**WHAT TO DO:**
Reproduce all entries verbatim, with nothing added or dropped.

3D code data
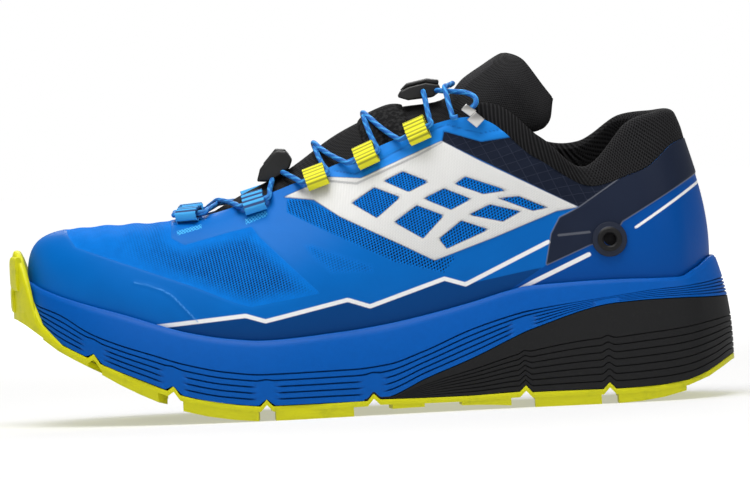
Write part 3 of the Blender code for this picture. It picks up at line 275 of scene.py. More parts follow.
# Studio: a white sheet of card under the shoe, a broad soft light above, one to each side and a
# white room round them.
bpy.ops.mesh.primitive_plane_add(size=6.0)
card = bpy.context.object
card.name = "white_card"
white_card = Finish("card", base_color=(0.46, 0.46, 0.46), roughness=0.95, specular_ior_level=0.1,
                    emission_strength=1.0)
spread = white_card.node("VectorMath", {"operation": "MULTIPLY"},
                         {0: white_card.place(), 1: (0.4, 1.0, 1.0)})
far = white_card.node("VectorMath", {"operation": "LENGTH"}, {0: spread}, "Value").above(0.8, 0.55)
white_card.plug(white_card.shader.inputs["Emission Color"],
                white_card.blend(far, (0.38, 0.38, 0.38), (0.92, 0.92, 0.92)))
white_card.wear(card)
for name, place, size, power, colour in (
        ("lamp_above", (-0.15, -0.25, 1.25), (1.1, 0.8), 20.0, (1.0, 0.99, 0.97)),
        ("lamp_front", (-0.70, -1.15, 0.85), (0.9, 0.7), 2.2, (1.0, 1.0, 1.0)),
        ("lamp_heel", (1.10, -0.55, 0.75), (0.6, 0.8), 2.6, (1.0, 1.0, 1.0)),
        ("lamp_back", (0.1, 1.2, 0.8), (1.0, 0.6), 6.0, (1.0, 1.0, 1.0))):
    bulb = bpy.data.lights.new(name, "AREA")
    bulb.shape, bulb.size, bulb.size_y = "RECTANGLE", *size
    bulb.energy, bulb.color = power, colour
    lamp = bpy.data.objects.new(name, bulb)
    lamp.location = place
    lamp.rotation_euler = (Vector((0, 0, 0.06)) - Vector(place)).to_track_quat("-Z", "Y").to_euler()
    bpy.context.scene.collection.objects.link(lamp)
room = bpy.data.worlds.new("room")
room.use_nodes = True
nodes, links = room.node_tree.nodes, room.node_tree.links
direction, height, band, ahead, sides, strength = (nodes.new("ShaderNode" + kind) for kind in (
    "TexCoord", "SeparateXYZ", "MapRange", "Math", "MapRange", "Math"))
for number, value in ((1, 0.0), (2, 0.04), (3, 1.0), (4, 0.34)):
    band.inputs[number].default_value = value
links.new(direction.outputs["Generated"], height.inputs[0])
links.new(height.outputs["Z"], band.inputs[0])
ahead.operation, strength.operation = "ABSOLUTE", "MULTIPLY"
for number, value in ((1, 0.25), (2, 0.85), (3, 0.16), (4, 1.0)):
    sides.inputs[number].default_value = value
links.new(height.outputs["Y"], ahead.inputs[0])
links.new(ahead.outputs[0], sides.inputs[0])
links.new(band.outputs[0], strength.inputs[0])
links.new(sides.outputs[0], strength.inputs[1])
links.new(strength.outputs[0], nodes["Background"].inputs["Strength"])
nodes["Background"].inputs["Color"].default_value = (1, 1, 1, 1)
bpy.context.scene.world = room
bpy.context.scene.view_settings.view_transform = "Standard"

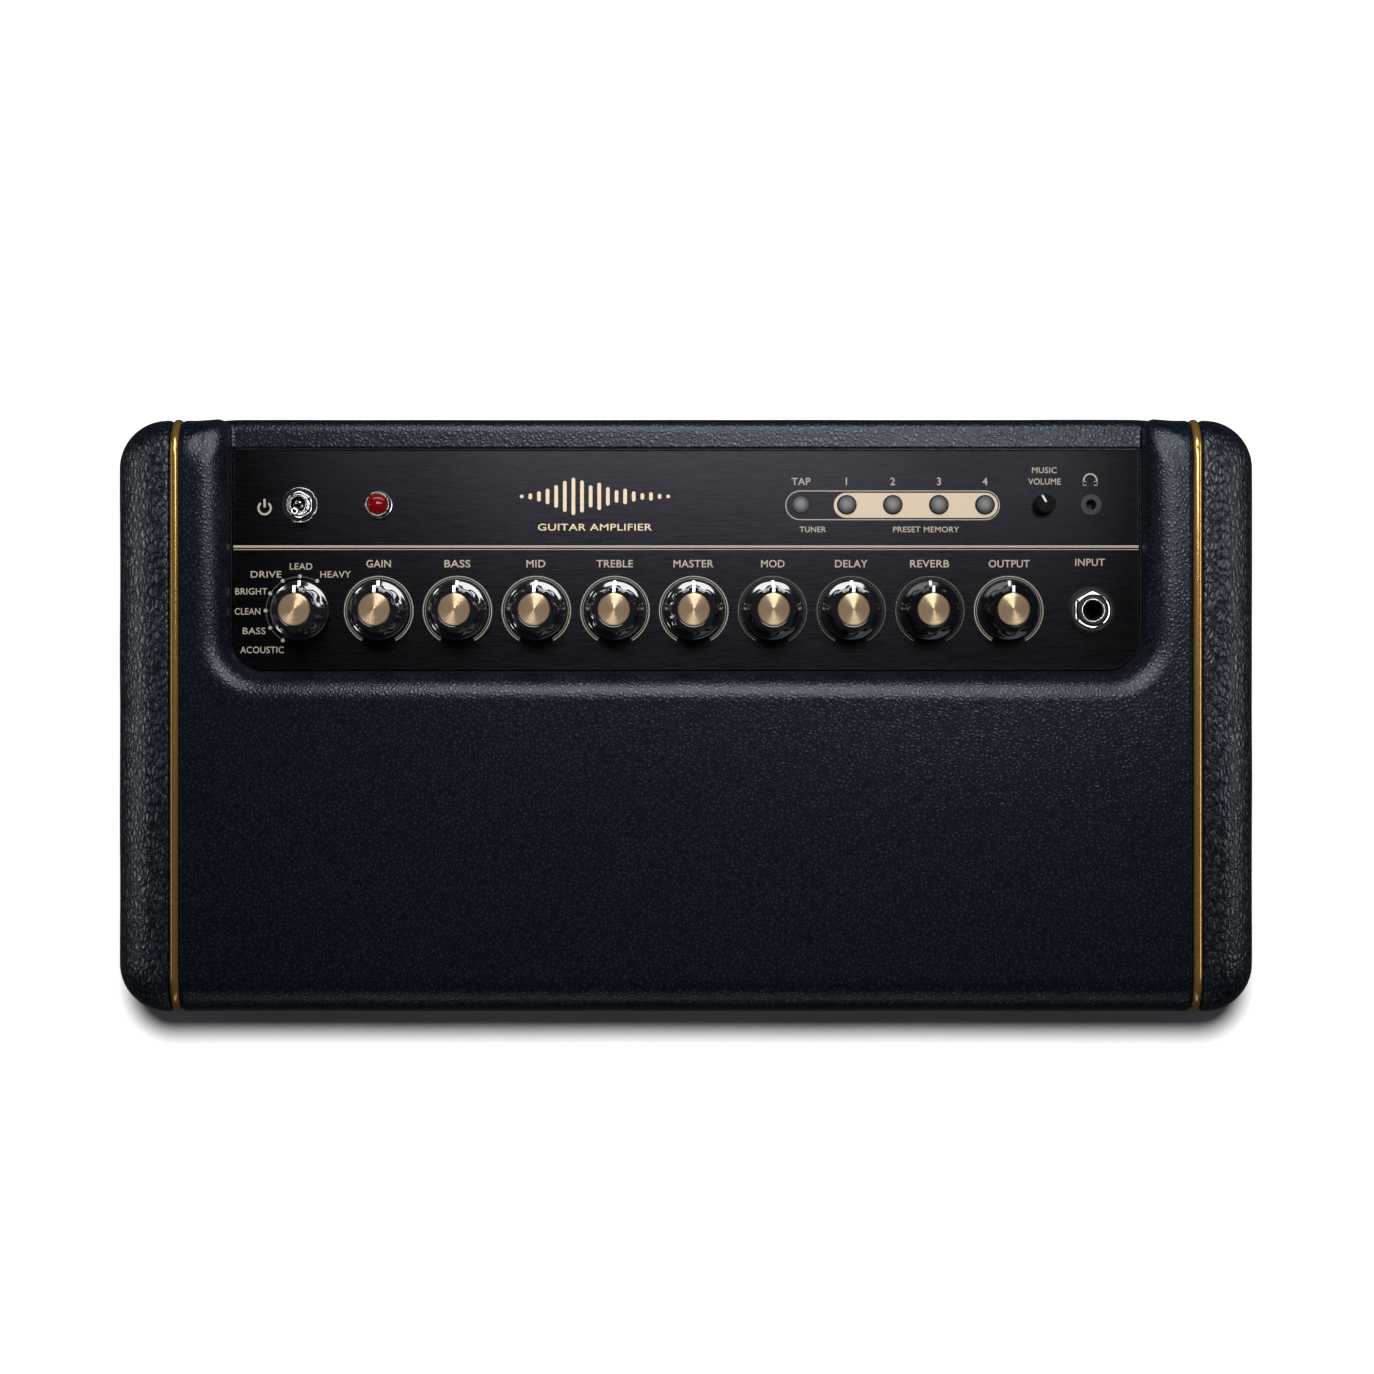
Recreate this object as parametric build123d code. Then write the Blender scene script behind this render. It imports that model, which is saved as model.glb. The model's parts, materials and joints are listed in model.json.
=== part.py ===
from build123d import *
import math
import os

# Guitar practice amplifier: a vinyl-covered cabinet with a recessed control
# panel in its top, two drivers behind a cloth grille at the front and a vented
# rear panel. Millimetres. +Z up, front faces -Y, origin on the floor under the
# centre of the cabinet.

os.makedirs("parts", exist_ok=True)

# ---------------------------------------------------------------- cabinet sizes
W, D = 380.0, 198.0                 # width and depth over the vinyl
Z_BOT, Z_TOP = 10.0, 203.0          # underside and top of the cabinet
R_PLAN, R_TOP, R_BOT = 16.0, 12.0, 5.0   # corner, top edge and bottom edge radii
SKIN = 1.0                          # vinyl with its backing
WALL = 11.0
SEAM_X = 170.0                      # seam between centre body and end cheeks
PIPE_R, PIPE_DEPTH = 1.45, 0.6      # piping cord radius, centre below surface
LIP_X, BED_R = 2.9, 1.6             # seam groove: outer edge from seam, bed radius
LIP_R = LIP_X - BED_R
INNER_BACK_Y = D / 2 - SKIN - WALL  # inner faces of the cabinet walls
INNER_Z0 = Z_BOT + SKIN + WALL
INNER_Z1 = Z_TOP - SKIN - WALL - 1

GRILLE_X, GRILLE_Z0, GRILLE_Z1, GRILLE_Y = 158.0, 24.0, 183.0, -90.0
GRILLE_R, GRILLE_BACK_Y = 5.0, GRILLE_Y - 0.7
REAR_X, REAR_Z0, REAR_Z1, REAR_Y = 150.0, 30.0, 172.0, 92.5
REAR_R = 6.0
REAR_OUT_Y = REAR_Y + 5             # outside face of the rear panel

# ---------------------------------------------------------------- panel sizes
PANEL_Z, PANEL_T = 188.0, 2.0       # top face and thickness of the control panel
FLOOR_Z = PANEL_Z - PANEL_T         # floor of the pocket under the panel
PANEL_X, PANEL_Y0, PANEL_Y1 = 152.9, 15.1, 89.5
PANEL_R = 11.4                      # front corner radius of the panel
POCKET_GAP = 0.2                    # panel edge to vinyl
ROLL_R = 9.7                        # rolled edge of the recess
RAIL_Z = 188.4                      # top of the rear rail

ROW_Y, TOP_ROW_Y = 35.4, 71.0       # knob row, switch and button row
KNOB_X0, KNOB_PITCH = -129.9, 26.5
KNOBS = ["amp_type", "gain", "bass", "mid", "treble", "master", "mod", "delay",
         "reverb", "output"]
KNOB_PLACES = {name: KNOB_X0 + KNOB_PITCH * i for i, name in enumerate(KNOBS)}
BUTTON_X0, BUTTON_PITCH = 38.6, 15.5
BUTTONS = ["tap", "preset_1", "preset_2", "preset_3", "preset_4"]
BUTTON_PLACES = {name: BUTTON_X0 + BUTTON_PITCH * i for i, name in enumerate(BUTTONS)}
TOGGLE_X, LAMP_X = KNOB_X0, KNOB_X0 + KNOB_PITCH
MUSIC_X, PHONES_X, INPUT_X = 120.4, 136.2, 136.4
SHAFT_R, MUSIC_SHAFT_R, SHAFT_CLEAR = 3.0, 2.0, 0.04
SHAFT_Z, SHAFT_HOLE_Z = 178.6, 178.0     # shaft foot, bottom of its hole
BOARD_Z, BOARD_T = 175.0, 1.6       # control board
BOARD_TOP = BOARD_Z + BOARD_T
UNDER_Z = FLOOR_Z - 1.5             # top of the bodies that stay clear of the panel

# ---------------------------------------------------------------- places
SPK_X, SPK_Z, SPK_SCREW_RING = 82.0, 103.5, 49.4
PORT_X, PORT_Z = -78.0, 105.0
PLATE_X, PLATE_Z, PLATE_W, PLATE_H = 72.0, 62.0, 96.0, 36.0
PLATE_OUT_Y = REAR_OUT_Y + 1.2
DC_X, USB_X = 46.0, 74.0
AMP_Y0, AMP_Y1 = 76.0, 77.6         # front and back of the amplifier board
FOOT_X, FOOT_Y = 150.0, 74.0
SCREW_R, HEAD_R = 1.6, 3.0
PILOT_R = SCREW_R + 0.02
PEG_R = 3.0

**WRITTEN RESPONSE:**
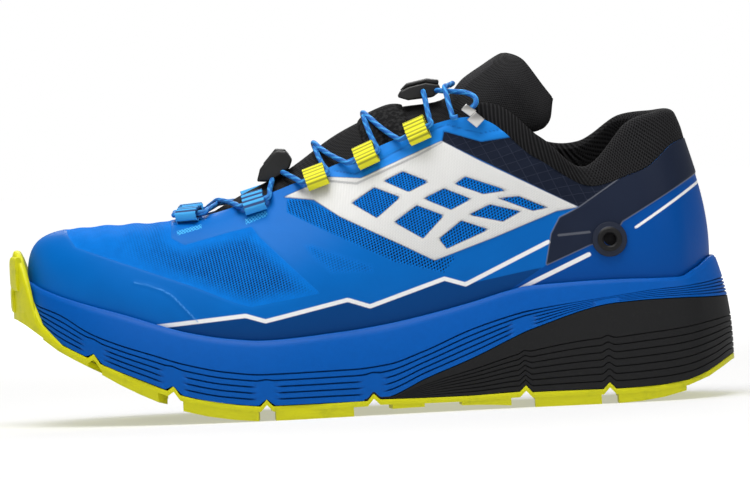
Write part 3 of the Blender code for this picture. It picks up at line 275 of scene.py. More parts follow.
# Studio: a white sheet of card under the shoe, a broad soft light above, one to each side and a
# white room round them.
bpy.ops.mesh.primitive_plane_add(size=6.0)
card = bpy.context.object
card.name = "white_card"
white_card = Finish("card", base_color=(0.46, 0.46, 0.46), roughness=0.95, specular_ior_level=0.1,
                    emission_strength=1.0)
spread = white_card.node("VectorMath", {"operation": "MULTIPLY"},
                         {0: white_card.place(), 1: (0.4, 1.0, 1.0)})
far = white_card.node("VectorMath", {"operation": "LENGTH"}, {0: spread}, "Value").above(0.8, 0.55)
white_card.plug(white_card.shader.inputs["Emission Color"],
                white_card.blend(far, (0.38, 0.38, 0.38), (0.92, 0.92, 0.92)))
white_card.wear(card)
for name, place, size, power, colour in (
        ("lamp_above", (-0.15, -0.25, 1.25), (1.1, 0.8), 20.0, (1.0, 0.99, 0.97)),
        ("lamp_front", (-0.70, -1.15, 0.85), (0.9, 0.7), 2.2, (1.0, 1.0, 1.0)),
        ("lamp_heel", (1.10, -0.55, 0.75), (0.6, 0.8), 2.6, (1.0, 1.0, 1.0)),
        ("lamp_back", (0.1, 1.2, 0.8), (1.0, 0.6), 6.0, (1.0, 1.0, 1.0))):
    bulb = bpy.data.lights.new(name, "AREA")
    bulb.shape, bulb.size, bulb.size_y = "RECTANGLE", *size
    bulb.energy, bulb.color = power, colour
    lamp = bpy.data.objects.new(name, bulb)
    lamp.location = place
    lamp.rotation_euler = (Vector((0, 0, 0.06)) - Vector(place)).to_track_quat("-Z", "Y").to_euler()
    bpy.context.scene.collection.objects.link(lamp)
room = bpy.data.worlds.new("room")
room.use_nodes = True
nodes, links = room.node_tree.nodes, room.node_tree.links
direction, height, band, ahead, sides, strength = (nodes.new("ShaderNode" + kind) for kind in (
    "TexCoord", "SeparateXYZ", "MapRange", "Math", "MapRange", "Math"))
for number, value in ((1, 0.0), (2, 0.04), (3, 1.0), (4, 0.34)):
    band.inputs[number].default_value = value
links.new(direction.outputs["Generated"], height.inputs[0])
links.new(height.outputs["Z"], band.inputs[0])
ahead.operation, strength.operation = "ABSOLUTE", "MULTIPLY"
for number, value in ((1, 0.25), (2, 0.85), (3, 0.16), (4, 1.0)):
    sides.inputs[number].default_value = value
links.new(height.outputs["Y"], ahead.inputs[0])
links.new(ahead.outputs[0], sides.inputs[0])
links.new(band.outputs[0], strength.inputs[0])
links.new(sides.outputs[0], strength.inputs[1])
links.new(strength.outputs[0], nodes["Background"].inputs["Strength"])
nodes["Background"].inputs["Color"].default_value = (1, 1, 1, 1)
bpy.context.scene.world = room
bpy.context.scene.view_settings.view_transform = "Standard"

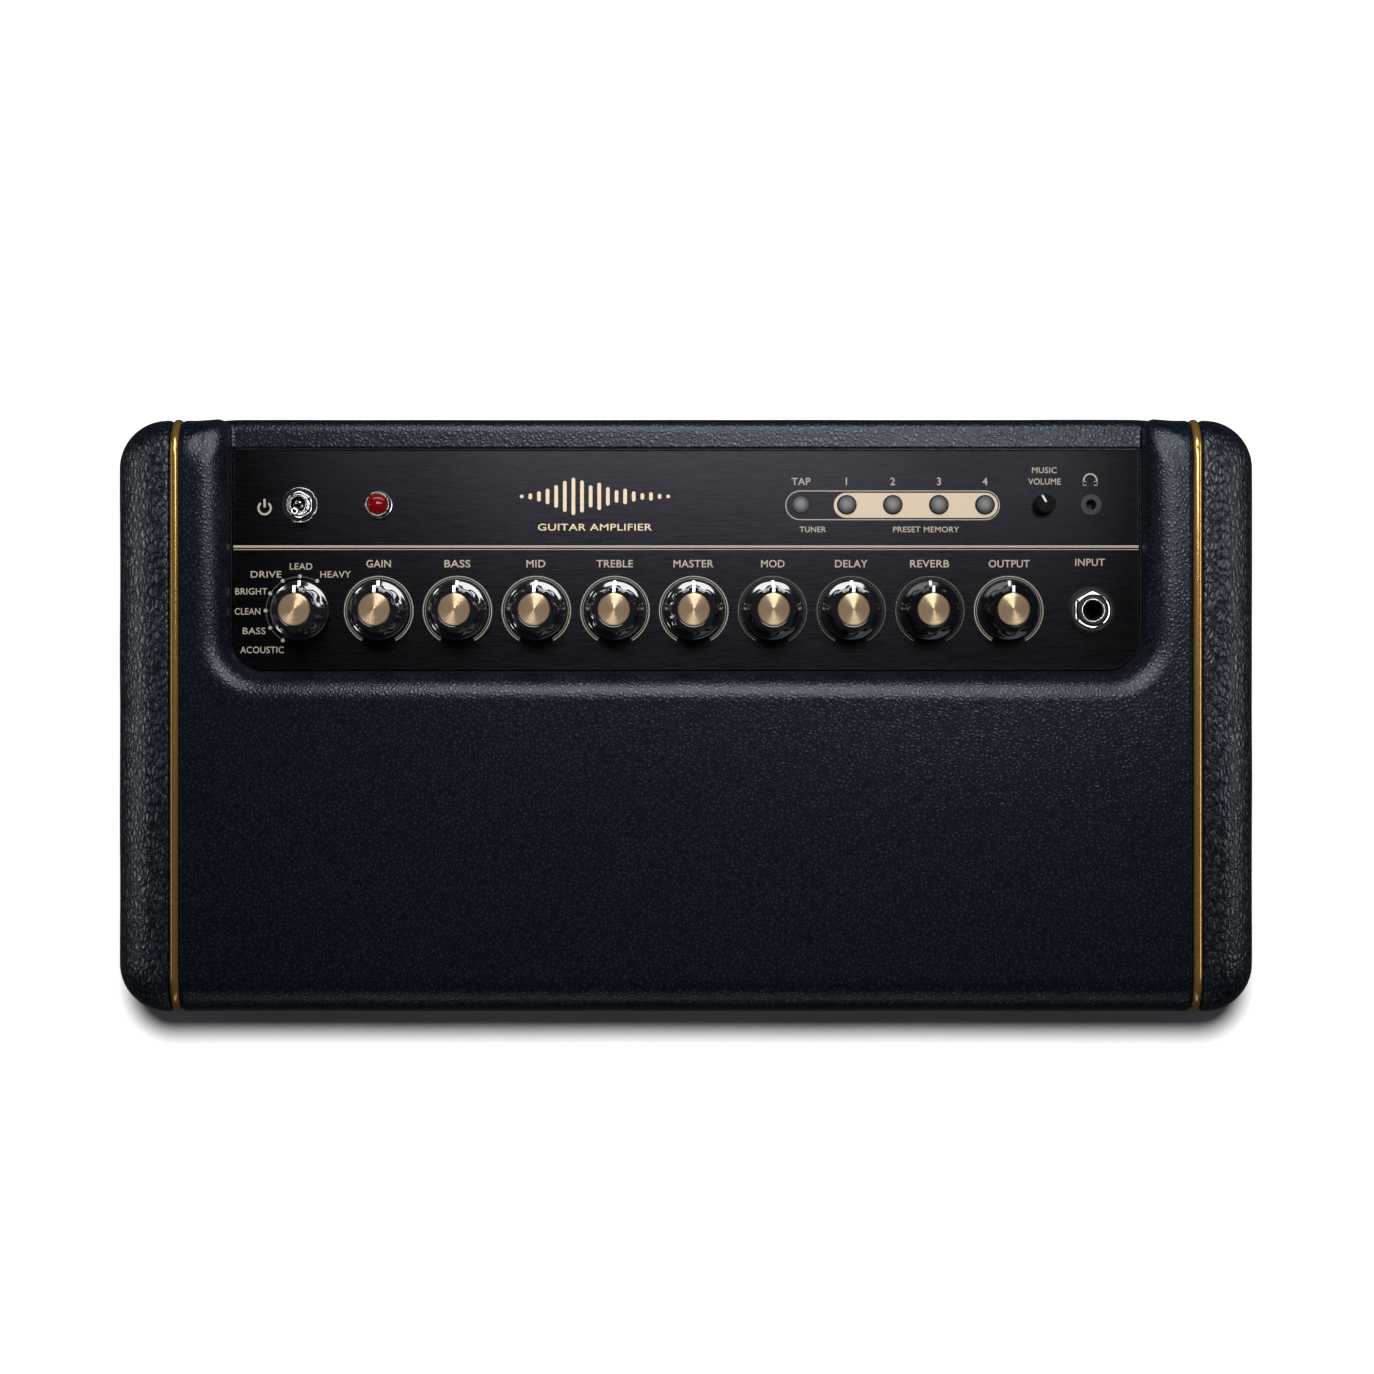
Recreate this object as parametric build123d code. Then write the Blender scene script behind this render. It imports that model, which is saved as model.glb. The model's parts, materials and joints are listed in model.json.
=== part.py ===
from build123d import *
import math
import os

# Guitar practice amplifier: a vinyl-covered cabinet with a recessed control
# panel in its top, two drivers behind a cloth grille at the front and a vented
# rear panel. Millimetres. +Z up, front faces -Y, origin on the floor under the
# centre of the cabinet.

os.makedirs("parts", exist_ok=True)

# ---------------------------------------------------------------- cabinet sizes
W, D = 380.0, 198.0                 # width and depth over the vinyl
Z_BOT, Z_TOP = 10.0, 203.0          # underside and top of the cabinet
R_PLAN, R_TOP, R_BOT = 16.0, 12.0, 5.0   # corner, top edge and bottom edge radii
SKIN = 1.0                          # vinyl with its backing
WALL = 11.0
SEAM_X = 170.0                      # seam between centre body and end cheeks
PIPE_R, PIPE_DEPTH = 1.45, 0.6      # piping cord radius, centre below surface
LIP_X, BED_R = 2.9, 1.6             # seam groove: outer edge from seam, bed radius
LIP_R = LIP_X - BED_R
INNER_BACK_Y = D / 2 - SKIN - WALL  # inner faces of the cabinet walls
INNER_Z0 = Z_BOT + SKIN + WALL
INNER_Z1 = Z_TOP - SKIN - WALL - 1

GRILLE_X, GRILLE_Z0, GRILLE_Z1, GRILLE_Y = 158.0, 24.0, 183.0, -90.0
GRILLE_R, GRILLE_BACK_Y = 5.0, GRILLE_Y - 0.7
REAR_X, REAR_Z0, REAR_Z1, REAR_Y = 150.0, 30.0, 172.0, 92.5
REAR_R = 6.0
REAR_OUT_Y = REAR_Y + 5             # outside face of the rear panel

# ---------------------------------------------------------------- panel sizes
PANEL_Z, PANEL_T = 188.0, 2.0       # top face and thickness of the control panel
FLOOR_Z = PANEL_Z - PANEL_T         # floor of the pocket under the panel
PANEL_X, PANEL_Y0, PANEL_Y1 = 152.9, 15.1, 89.5
PANEL_R = 11.4                      # front corner radius of the panel
POCKET_GAP = 0.2                    # panel edge to vinyl
ROLL_R = 9.7                        # rolled edge of the recess
RAIL_Z = 188.4                      # top of the rear rail

ROW_Y, TOP_ROW_Y = 35.4, 71.0       # knob row, switch and button row
KNOB_X0, KNOB_PITCH = -129.9, 26.5
KNOBS = ["amp_type", "gain", "bass", "mid", "treble", "master", "mod", "delay",
         "reverb", "output"]
KNOB_PLACES = {name: KNOB_X0 + KNOB_PITCH * i for i, name in enumerate(KNOBS)}
BUTTON_X0, BUTTON_PITCH = 38.6, 15.5
BUTTONS = ["tap", "preset_1", "preset_2", "preset_3", "preset_4"]
BUTTON_PLACES = {name: BUTTON_X0 + BUTTON_PITCH * i for i, name in enumerate(BUTTONS)}
TOGGLE_X, LAMP_X = KNOB_X0, KNOB_X0 + KNOB_PITCH
MUSIC_X, PHONES_X, INPUT_X = 120.4, 136.2, 136.4
SHAFT_R, MUSIC_SHAFT_R, SHAFT_CLEAR = 3.0, 2.0, 0.04
SHAFT_Z, SHAFT_HOLE_Z = 178.6, 178.0     # shaft foot, bottom of its hole
BOARD_Z, BOARD_T = 175.0, 1.6       # control board
BOARD_TOP = BOARD_Z + BOARD_T
UNDER_Z = FLOOR_Z - 1.5             # top of the bodies that stay clear of the panel

# ---------------------------------------------------------------- places
SPK_X, SPK_Z, SPK_SCREW_RING = 82.0, 103.5, 49.4
PORT_X, PORT_Z = -78.0, 105.0
PLATE_X, PLATE_Z, PLATE_W, PLATE_H = 72.0, 62.0, 96.0, 36.0
PLATE_OUT_Y = REAR_OUT_Y + 1.2
DC_X, USB_X = 46.0, 74.0
AMP_Y0, AMP_Y1 = 76.0, 77.6         # front and back of the amplifier board
FOOT_X, FOOT_Y = 150.0, 74.0
SCREW_R, HEAD_R = 1.6, 3.0
PILOT_R = SCREW_R + 0.02
PEG_R = 3.0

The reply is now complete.